- [What to do]: Please repeat the records below exactly, from the first line through the line containing "Write the Blender Python", and nothing more.

- [The records]:
————
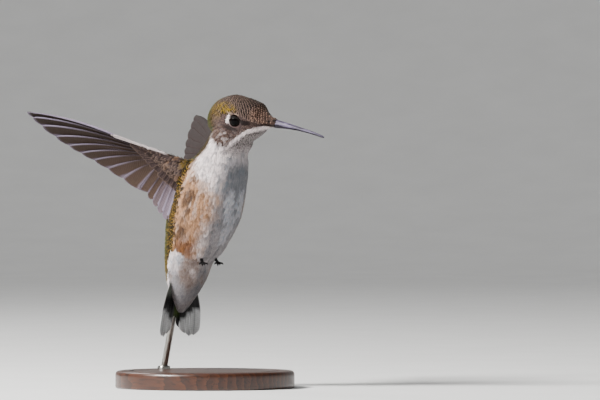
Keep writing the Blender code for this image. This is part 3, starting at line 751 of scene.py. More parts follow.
def soft_feather(strips):
    """A loose feather as narrow barbs that part at their tips: across, along, barb and edge; its faces."""
    marks, quads, tris = [], [], []
    for j in range(strips):
        start = len(marks)
        middle = (j + 0.5) / strips * 2 - 1
        marks += [(middle, t, j, edge) for t in BARB_ROWS for edge in (-1.0, 1.0)]
        marks.append((middle, 1.0, j, 0.0))
        quads += [(s, s + 1, s + 3, s + 2) for s in (start, start + 2)]
        tris.append((start + 4, start + 5, start + 6))
    return np.array(marks), np.array(quads), np.array(tris)


def scale_feather():
    """A firm rounded feather: columns across and rows along."""
    columns, rows = (-1.0, -0.86, -0.3, 0.3, 0.86, 1.0), (0.0, 0.3, 0.6, 0.84, 0.92, 1.0)
    marks = [(a, t, 0, 0.0) for t in rows for a in columns]
    wide = len(columns)
    quads = [(r * wide + i, r * wide + i + 1, (r + 1) * wide + i + 1, (r + 1) * wide + i)
             for r in range(len(rows) - 1) for i in range(wide - 1)]
    return np.array(marks), np.array(quads), np.zeros((0, 3), int)


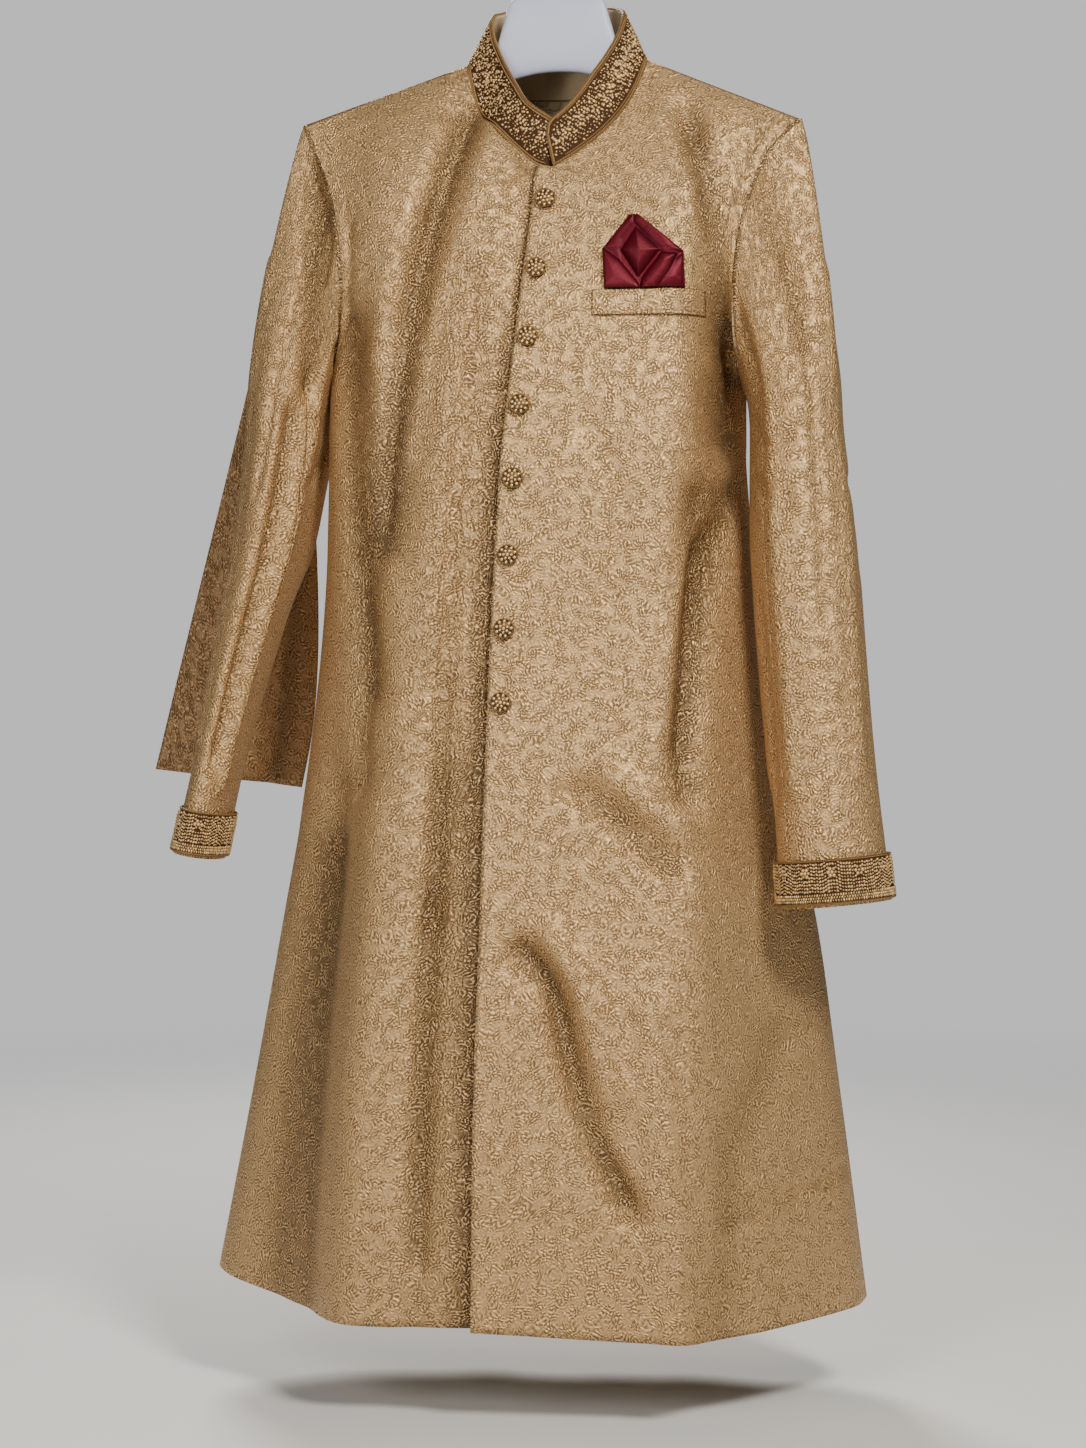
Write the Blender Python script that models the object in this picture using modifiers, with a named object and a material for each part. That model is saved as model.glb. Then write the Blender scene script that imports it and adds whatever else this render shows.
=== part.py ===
"""A sherwani coat hanging on a moulded hanger, modelled as sewn cloth pieces at their real size.

Metres, +Z up. The coat's front faces -Y and the wearer's left side is at +X. The origin lies inside
the bend of the hook, where a rail carries it. A "drop" is a distance below the side of the neck.
"""

import math
from collections import namedtuple

import bmesh
import bpy
import numpy as np
from mathutils import Vector
from mathutils.bvhtree import BVHTree

NECK_Z = -0.135  # the side of the neck, below the hook's bend
CLOTH = 0.0018  # brocade with its backing
BAND = 0.0026  # stiffened, embroidered band
SEAM = 0.0003  # between pieces that are sewn together

CHEST_DROP = 0.36
SLIT_DROP = 0.745
SLIT_GAP = 0.0032
OVERLAP = 0.035  # how far the right front runs on under the left
OVERLAP_GAP = 0.0009
NECK_ROWS = 8  # rows from the side of the neck down to the front corner of a front's neckline
ARMHOLE_ROWS = 11
UPPER_ROWS = 15
LOWER_ROWS = 15
FRONT_COLUMNS = 13
SHOULDER_COLUMNS = 7  # of the back, from its armhole to its neckline
NECK_COLUMNS = 13
BACK_NECK_SHARE = 0.30  # where the back's neckline begins, as a share of its width
FRONT_BELLY = 0.006  # how far the front edge curves forward between neck and chest
FRONT_PULL = 2.0  # how quickly the pull of a side edge dies away across the cloth
BACK_PULL = 4.0
LEAN = 1.6  # how fast cloth leaves the shoulder: outwards, for each metre that it goes out by the chest
FALL = 0.02  # and downwards, for each metre of its drop to the chest

# Sections of the body below the arms. Each side has its front corner and its side seam.
Section = namedtuple("Section", "drop edge_x front_y corner_x corner_y side_x side_y")
RIGHT_SECTIONS = (
    Section(0.36, -0.034, -0.110, -0.150, -0.100, -0.2040, -0.004),
    Section(0.47, -0.040, -0.113, -0.145, -0.103, -0.2080, 0.000),
    Section(0.56, -0.0435, -0.118, -0.135, -0.112, -0.2165, 0.002),
    Section(0.65, -0.0455, -0.128, -0.127, -0.124, -0.2290, 0.005),
    Section(0.75, -0.047, -0.140, -0.130, -0.134, -0.2480, 0.012),
    Section(0.90, -0.050, -0.155, -0.147, -0.144, -0.2770, 0.022),
    Section(1.11, -0.051, -0.165, -0.157, -0.150, -0.3200, 0.032),
)
LEFT_SECTIONS = (
    Section(0.36, -0.034, -0.110, 0.124, -0.100, 0.1670, 0.024),
    Section(0.47, -0.040, -0.113, 0.126, -0.102, 0.1760, 0.024),
    Section(0.56, -0.0435, -0.118, 0.128, -0.108, 0.1880, 0.024),
    Section(0.65, -0.0455, -0.128, 0.128, -0.119, 0.2030, 0.024),
    Section(0.75, -0.047, -0.140, 0.133, -0.131, 0.2265, 0.026),
    Section(0.90, -0.050, -0.155, 0.137, -0.144, 0.2480, 0.028),
    Section(1.11, -0.051, -0.165, 0.1355, -0.155, 0.2750, 0.032),
)
BackSection = namedtuple("BackSection", "drop back_y right_corner_x left_corner_x")
BACK_SECTIONS = (
    BackSection(0.36, 0.100, -0.150, 0.132),
    BackSection(0.47, 0.098, -0.150, 0.135),
    BackSection(0.56, 0.100, -0.155, 0.142),
    BackSection(0.65, 0.106, -0.164, 0.150),
    BackSection(0.75, 0.114, -0.178, 0.162),
    BackSection(0.90, 0.124, -0.200, 0.180),
    BackSection(1.11, 0.136, -0.235, 0.200),
)
BACK_CORNER_IN = 0.012  # the back's corners lie this far forward of its centre
SIDE_STRAIGHT = 0.030  # straight run on each side of a side seam
CORNER_EASE = 0.030  # over what stretch of cloth a section's corner is rounded
TUCK = 0.0085  # how far the right front dips beside the left front's edge
TUCK_WIDTH = 0.024

# Where the cloth turns at its top: neckline, shoulder seam and armhole, as x, y, drop.
Rim = namedtuple("Rim", "x y drop")
UNDER_NECK = (Rim(0.020, -0.0540, 0.1090), Rim(0.005, -0.0550, 0.1060))
RIGHT_NECK = (
    Rim(-0.012, -0.0580, 0.1010),
    Rim(-0.030, -0.0520, 0.0840),
    Rim(-0.058, -0.0360, 0.0570),
    Rim(-0.0730, -0.0180, 0.0300),
    Rim(-0.0805, 0.0020, 0.0000),
)
LEFT_NECK = (
    Rim(-0.0094, -0.0605, 0.1050),
    Rim(0.006, -0.0600, 0.1035),
    Rim(0.0345, -0.0520, 0.0840),
    Rim(0.0600, -0.0360, 0.0560),
    Rim(0.0730, -0.0180, 0.0290),
    Rim(0.0800, 0.0020, 0.0000),
)
BACK_NECK = (
    Rim(-0.0805, 0.0020, 0.0000),
    Rim(-0.068, 0.0320, -0.0060),
    Rim(-0.035, 0.0570, -0.0095),
    Rim(0.000, 0.0640, -0.0100),
    Rim(0.035, 0.0570, -0.0095),
    Rim(0.068, 0.0320, -0.0060),
    Rim(0.0800, 0.0020, 0.0000),
)
RIGHT_ARMHOLE = (
    Rim(-0.2234, -0.022, 0.054),
    Rim(-0.2096, -0.034, 0.087),
    Rim(-0.1960, -0.045, 0.120),
    Rim(-0.1875, -0.055, 0.160),
    Rim(-0.1820, -0.060, 0.205),
    Rim(-0.1890, -0.045, 0.252),
    Rim(-0.2040, -0.004, 0.285),
)
LEFT_ARMHOLE = (
    Rim(0.2165, -0.022, 0.061),
    Rim(0.1925, -0.036, 0.086),
    Rim(0.1790, -0.045, 0.114),
    Rim(0.1675, -0.053, 0.152),
    Rim(0.1610, -0.060, 0.200),
    Rim(0.1590, -0.040, 0.252),
    Rim(0.1670, 0.024, 0.285),
)
RIGHT_BACK_ARMHOLE = (
    Rim(-0.2234, -0.022, 0.054),
    Rim(-0.2150, 0.006, 0.083),
    Rim(-0.2010, 0.034, 0.120),
    Rim(-0.1930, 0.052, 0.165),
    Rim(-0.1930, 0.056, 0.210),
    Rim(-0.1980, 0.038, 0.255),
    Rim(-0.2040, -0.004, 0.285),
)
LEFT_BACK_ARMHOLE = (
    Rim(0.2165, -0.022, 0.061),
    Rim(0.2040, 0.006, 0.090),
    Rim(0.1910, 0.034, 0.126),
    Rim(0.1810, 0.054, 0.170),
    Rim(0.1740, 0.060, 0.215),
    Rim(0.1680, 0.048, 0.255),
    Rim(0.1670, 0.024, 0.285),
)

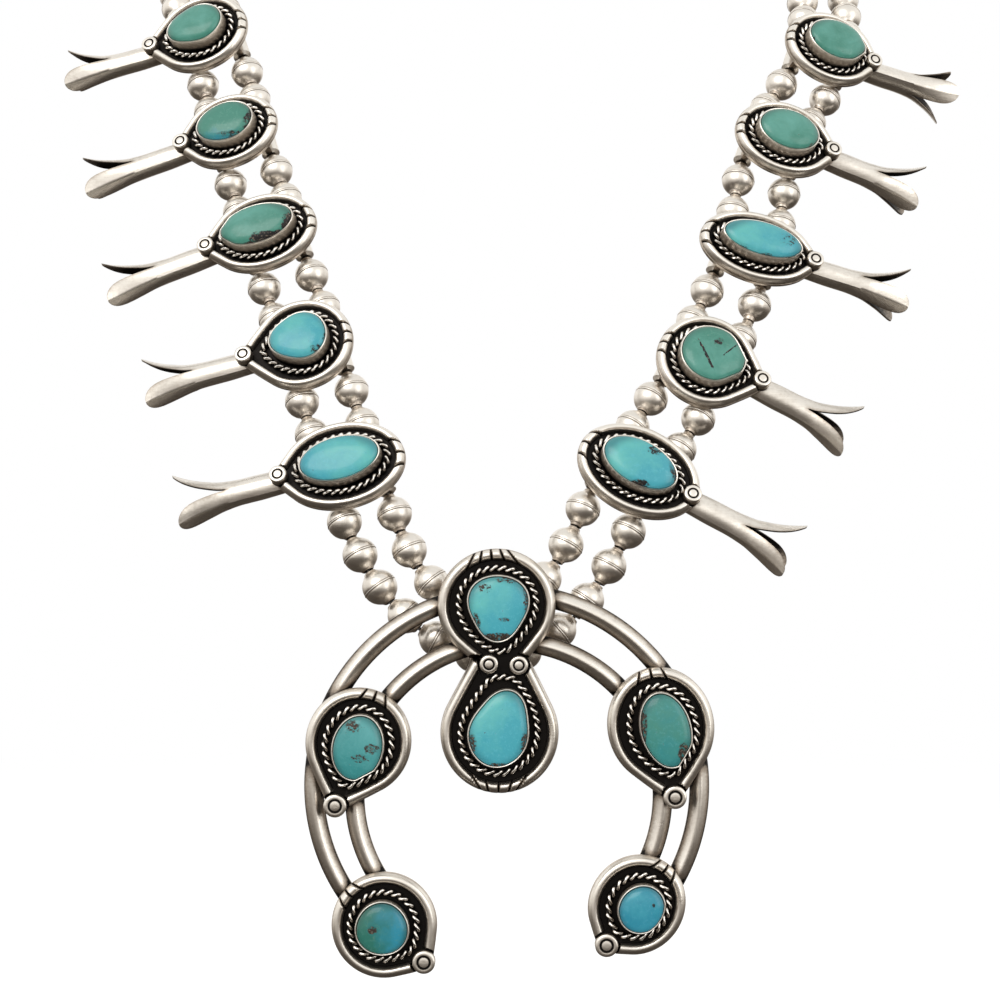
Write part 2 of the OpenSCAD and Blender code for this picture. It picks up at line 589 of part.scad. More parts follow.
————
- [Completed exercise]:
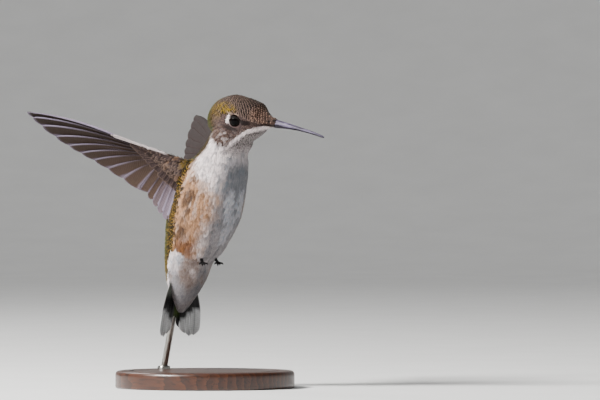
Keep writing the Blender code for this image. This is part 3, starting at line 751 of scene.py. More parts follow.
def soft_feather(strips):
    """A loose feather as narrow barbs that part at their tips: across, along, barb and edge; its faces."""
    marks, quads, tris = [], [], []
    for j in range(strips):
        start = len(marks)
        middle = (j + 0.5) / strips * 2 - 1
        marks += [(middle, t, j, edge) for t in BARB_ROWS for edge in (-1.0, 1.0)]
        marks.append((middle, 1.0, j, 0.0))
        quads += [(s, s + 1, s + 3, s + 2) for s in (start, start + 2)]
        tris.append((start + 4, start + 5, start + 6))
    return np.array(marks), np.array(quads), np.array(tris)


def scale_feather():
    """A firm rounded feather: columns across and rows along."""
    columns, rows = (-1.0, -0.86, -0.3, 0.3, 0.86, 1.0), (0.0, 0.3, 0.6, 0.84, 0.92, 1.0)
    marks = [(a, t, 0, 0.0) for t in rows for a in columns]
    wide = len(columns)
    quads = [(r * wide + i, r * wide + i + 1, (r + 1) * wide + i + 1, (r + 1) * wide + i)
             for r in range(len(rows) - 1) for i in range(wide - 1)]
    return np.array(marks), np.array(quads), np.zeros((0, 3), int)


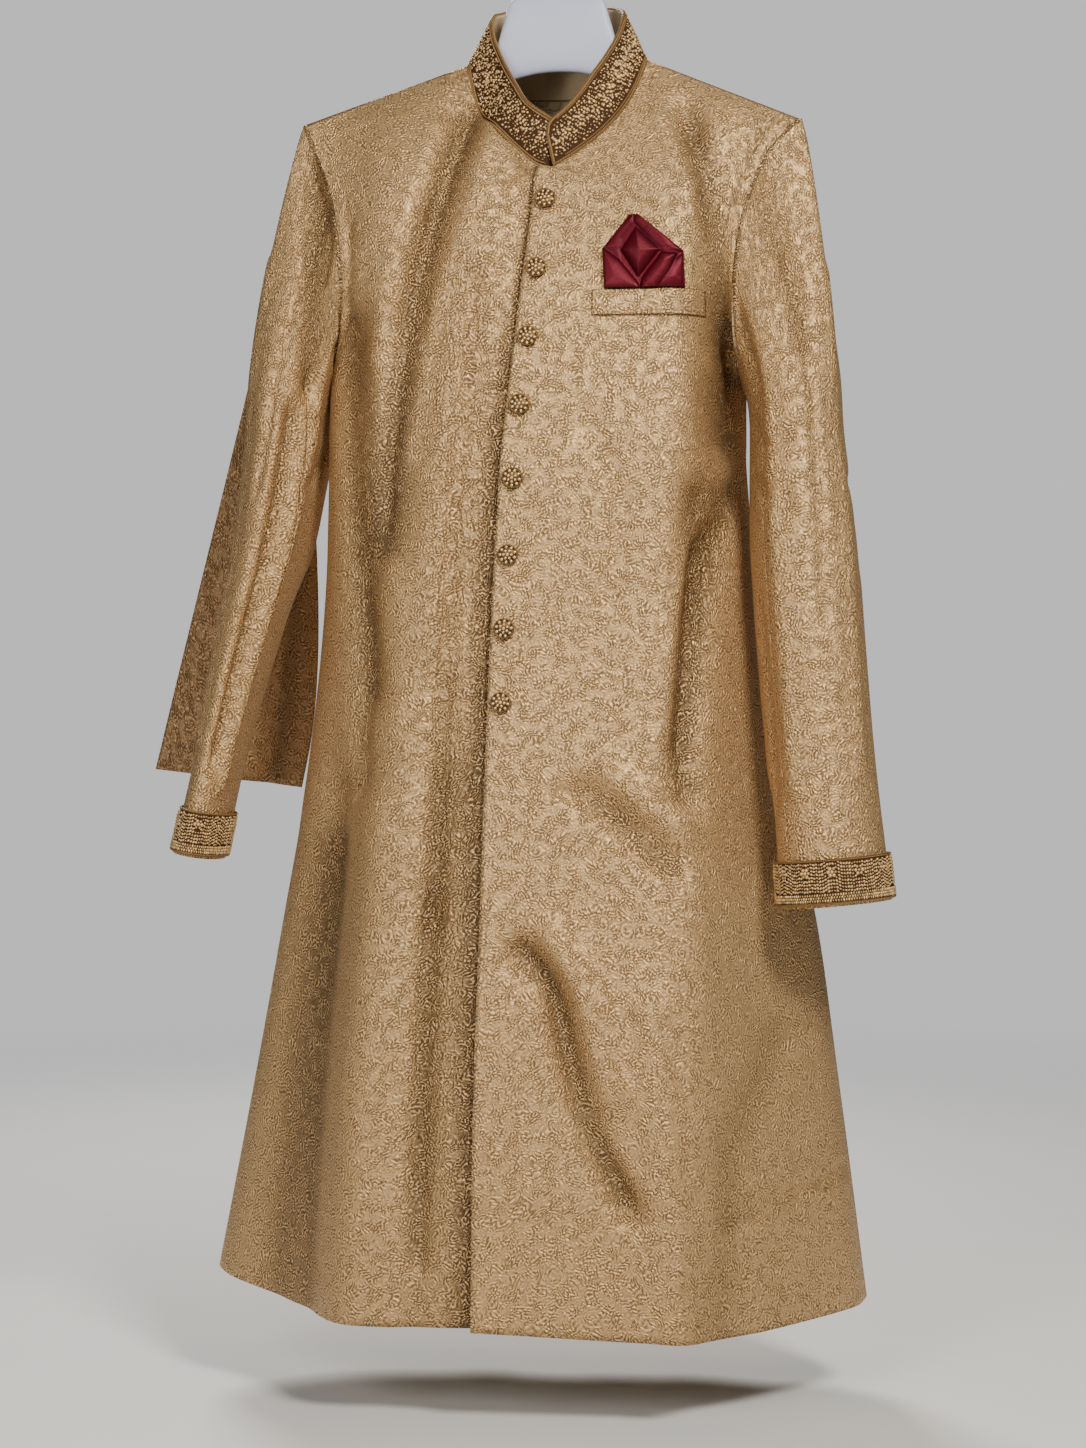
Write the Blender Python script that models the object in this picture using modifiers, with a named object and a material for each part. That model is saved as model.glb. Then write the Blender scene script that imports it and adds whatever else this render shows.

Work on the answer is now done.